Demos um passo à frente com atraso de 20 anos. Não é perfeito e nem é completo. Muito dirão por que mais normas se já foram feitas várias inclusive as mais recentes do pacto com objetivos, metas e indicadores?

O Decreto é muito maior, mais abrangente e mais eficaz que todas as normas que até hoje foram feitas e são um aperfeiçoamento do sistema, tanto pela sua abrangência como seu nível hierárquico na legislação.

O Decreto não é a salvação do SUS, seria muito pouco. Sempre resumo no final que vida e saúde é um esforço que demanda melhor cumprimento do sistema de saúde já definido, mais eficiência em sua execução vedando-se os caminhos errados do mau uso e da corrupção e também é necessário mais dinheiro. Mais um instrumento do SUS de busca de vida-saúde para as pessoas, com qualidade, o que depende de muitas questões e de muitas pessoas.

P.S. – *OBS.: Tive o privilégio de acompanhar este Decreto desde sua concepção pela Lenir Santos, advogada sanitarista.

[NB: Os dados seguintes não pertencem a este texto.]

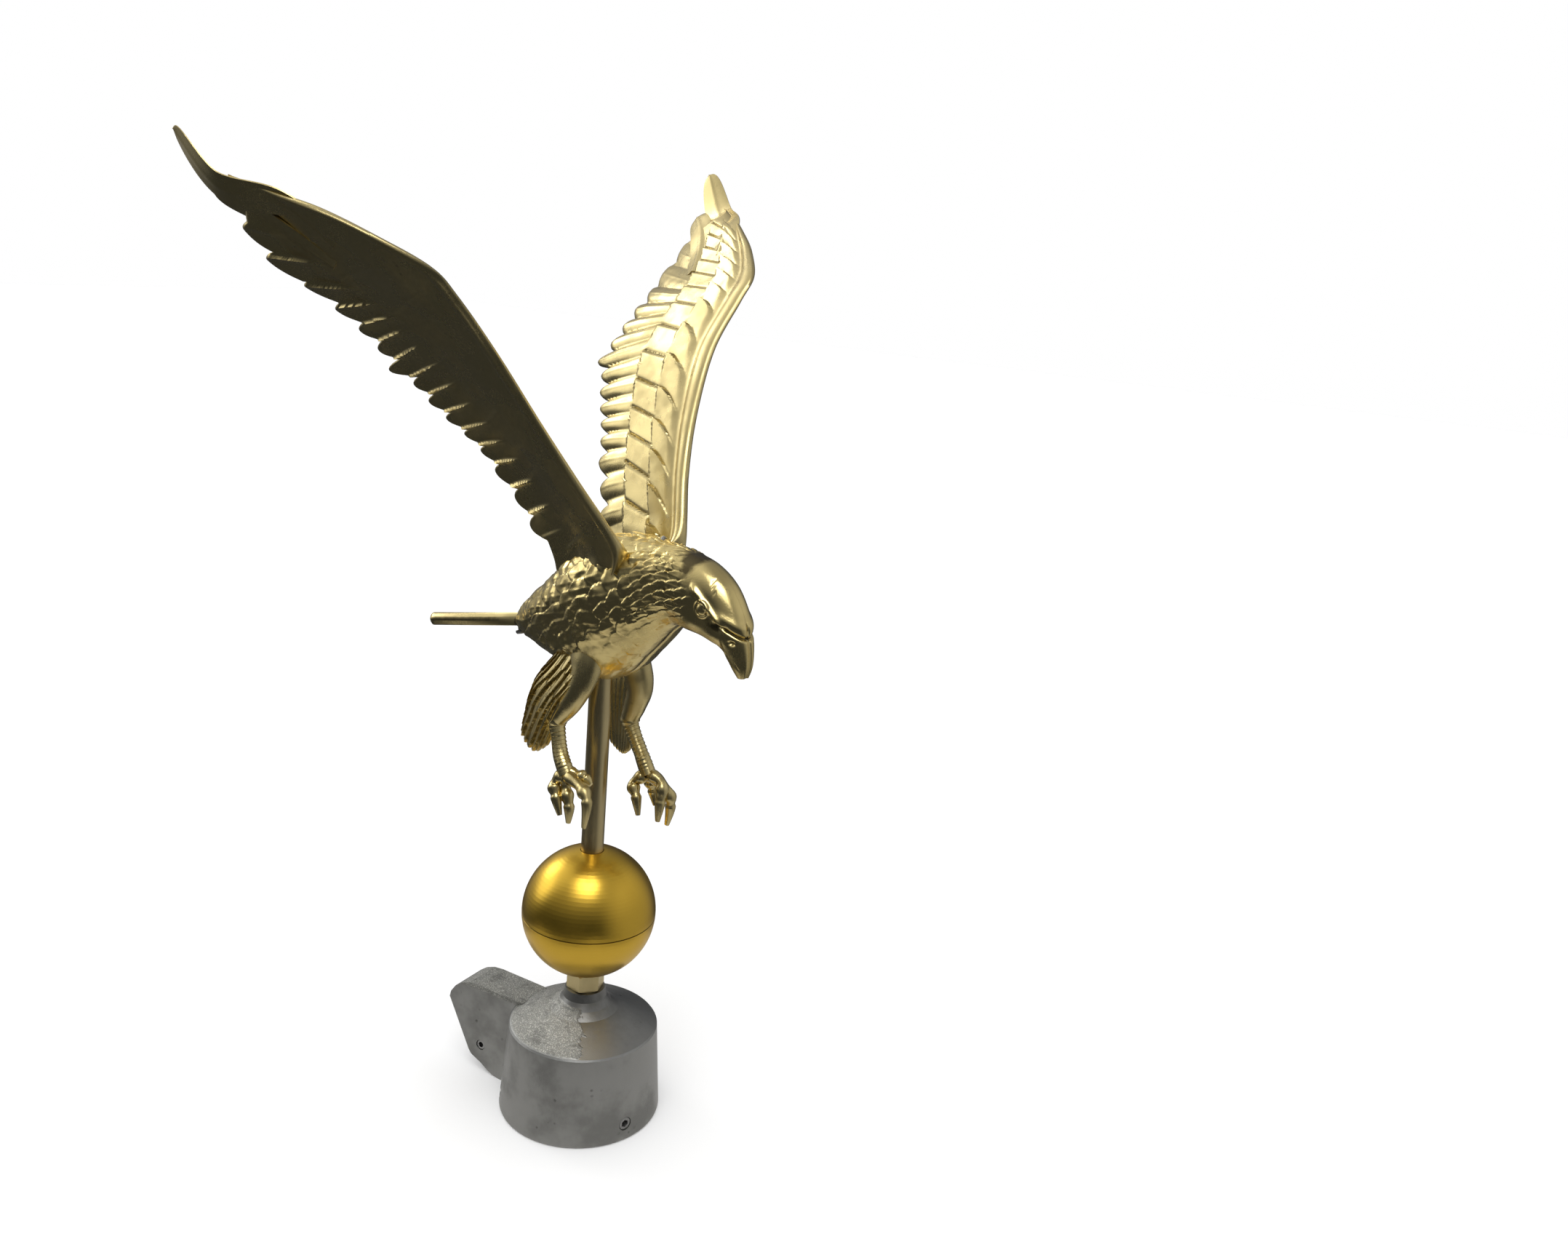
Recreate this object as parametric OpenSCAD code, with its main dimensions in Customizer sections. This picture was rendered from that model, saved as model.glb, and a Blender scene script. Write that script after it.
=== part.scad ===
// Flagpole top: cap truck with a halyard pulley, ball, spindle rod and flying eagle.
// Millimetres, +Z up. Origin: centre of the cap's mouth on the pole axis; the pulley is at -X.

/* [Cap] */
// outside radius of the cap's skirt at its mouth
cap_r = 47; // [44:0.5:55]
// outside radius of the skirt at its rim
rim_r = 43; // [41:0.5:52]
// height of the rim above the mouth
rim_z = 54.5; // [45:0.5:70]
// radius of the socket that takes the pole top
socket_r = 38.75; // [25:0.05:42]
// depth of the pole socket
socket_h = 48; // [35:1:52]
// radius of the neck under the lock nut
neck_r = 11.5; // [9:0.5:16]
// height of the neck's top face
neck_z = 77; // [66:0.5:90]

/* [Pulley] */
// distance of the pulley's axle from the pole axis
axle_x = 66.5; // [60:0.5:75]
// height of the pulley's axle
axle_z = 18; // [15:0.5:30]
// outside radius of the grooved wheel
wheel_r = 12; // [10:0.5:14]
// width of the cast housing
housing_w = 23; // [20:0.5:28]
// width of the rope slot in the housing
slot_w = 12; // [9:0.5:14]

/* [Set screws] */
// height of the three pole screws
screw_z = 10.5; // [8:0.5:20]
// turn of the three pole screws about the pole axis
screw_turn = -20; // [-60:1:60]

/* [Spindle and ball] */
// radius of the spindle rod
rod_r = 6.35; // [5:0.05:8]
// outside radius of the ball
ball_r = 38.1; // [30:0.1:45]
// height of the ball's centre
ball_z = 125.5; // [115:0.5:140]
// wall of the ball's two spun halves
ball_wall = 1.6; // [1:0.1:3]
// distance across the flats of the lock nut
nut_af = 19.05; // [16:0.05:22]
// thickness of the lock nut
nut_h = 11; // [7:0.1:13]

/* [Eagle] */
// turn of the eagle's flight line about the pole axis
eagle_turn = -16; // [-90:1:90]
// number of feathers along each wing's trailing edge
feathers = 18; // [12:1:24]
// lean of both wings to the eagle's right
bank = 1.63; // [-5:0.01:5]
// thickness of the wing's rolled leading edge
bead = 6.5; // [4:0.5:9]
// thickness of the wing at its trailing edge
wing_edge = 1.6; // [1:0.1:3]
// thickness of the tail plate
tail_t = 7; // [3:0.5:8]

/* [Hidden] */
$fn = 96;
eps = 0.01;
silver = [0.62, 0.62, 0.60];
steel = [0.45, 0.45, 0.44];
gold = [0.80, 0.62, 0.25];
ball_gold = [0.86, 0.66, 0.15];
rod_top = 306;
hole_r = rod_r + 0.05;

// ---------- curves and lofts ----------

// point at 0..1 along a smooth curve through all the points of p
function curve(p, u) =
    let (n = len(p) - 1, i = min(floor(u * n), n - 1), f = u * n - i,
        a = p[max(i - 1, 0)], b = p[i], c = p[i + 1], d = p[min(i + 2, n)])
    0.5 * (2 * b + (c - a) * f + (2 * a - 5 * b + 4 * c - d) * f * f
        + (3 * b - a - 3 * c + d) * f * f * f);

function unit(v) = v / norm(v);
function mean(r) = [for (k = [0:2]) [for (q = r) q[k]] * [for (q = r) 1] / len(r)];

// closed solid through equal closed rings, its two ends closed by fans
module loft(rings) {
    n = len(rings[0]);
    m = len(rings);
    pts = concat([for (r = rings) each r], [mean(rings[0]), mean(rings[m - 1])]);
    side = [for (i = [0:m - 2], j = [0:n - 1]) let (k = (j + 1) % n)
        each [[i * n + j, i * n + k, (i + 1) * n + j],
            [i * n + k, (i + 1) * n + k, (i + 1) * n + j]]];
    first = [for (j = [0:n - 1]) [m * n, (j + 1) % n, j]];
    last = [for (j = [0:n - 1]) [m * n + 1, (m - 1) * n + j, (m - 1) * n + (j + 1) % n]];
    polyhedron(concat(pts), concat(side, first, last), convexity = 8);
}

// closed shell through rings that each run out along an outer arc and back along an inner one
module shell_loft(rings) {
    n = len(rings[0]);
    h = n / 2;
    m = len(rings);
    side = [for (i = [0:m - 2], j = [0:n - 1]) let (k = (j + 1) % n)
        each [[i * n + j, i * n + k, (i + 1) * n + j],
            [i * n + k, (i + 1) * n + k, (i + 1) * n + j]]];
    first = [for (j = [0:h - 2]) each [[j + 1, j, n - 1 - j], [j + 1, n - 1 - j, n - 2 - j]]];
    e = (m - 1) * n;
    last = [for (j = [0:h - 2])
        each [[e + j, e + j + 1, e + n - 1 - j], [e + j + 1, e + n - 2 - j, e + n - 1 - j]]];
    polyhedron([for (r = rings) each r], concat(side, first, last), convexity = 10);
}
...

Mais tarde foram ouvidos membros da direção do MS, CONASS E CONASEMS e alguns técnicos cujas críticas e sugestões foram incorporadas por ela.

Lenir já vinha, desde anos atrás, mais intensamente a partir de 2005, elucubrando algumas teses sobre o SUS. Traduzia ela a visão de jurista dos dispositivos das CF e LOS, como o padrão de integralidade, a rede interfederativa de saúde e seus colegiados (objeto de sua tese de doutoramento, em conclusão na UNICAMP), o mapa sanitário, o contrato organizativo da ação pública (uma construção original dela) e a regulação do acesso nacional a ações e serviços de saúde. Em 2007 foi co-autora do “SUS: o espaço da gestão inovada e dos consensos interfederativos”.  Lenir apresentou ao Ministro Temporão a idéia de redigir uma minuta de Decreto de Regulamentação da Lei 8080 com conceitos, princípios, diretrizes, institucionalização da CIB e CIT. O projeto foi concretizado por Lenir via Fiocruz. Sua finalização coincidiu com a troca de Temporão por Padilha que entendeu a importância de dar continuidade ao projeto, finalmente sancionado pela Dilma e publicado em 29/6/2011. A minuta do decreto teve que se submeter ao crivo jurídico da Casa Civil, o que levou a mudanças na versão original discutida no MS, CONASEMS e CONASS. Isto faz parte dos processos governamentais.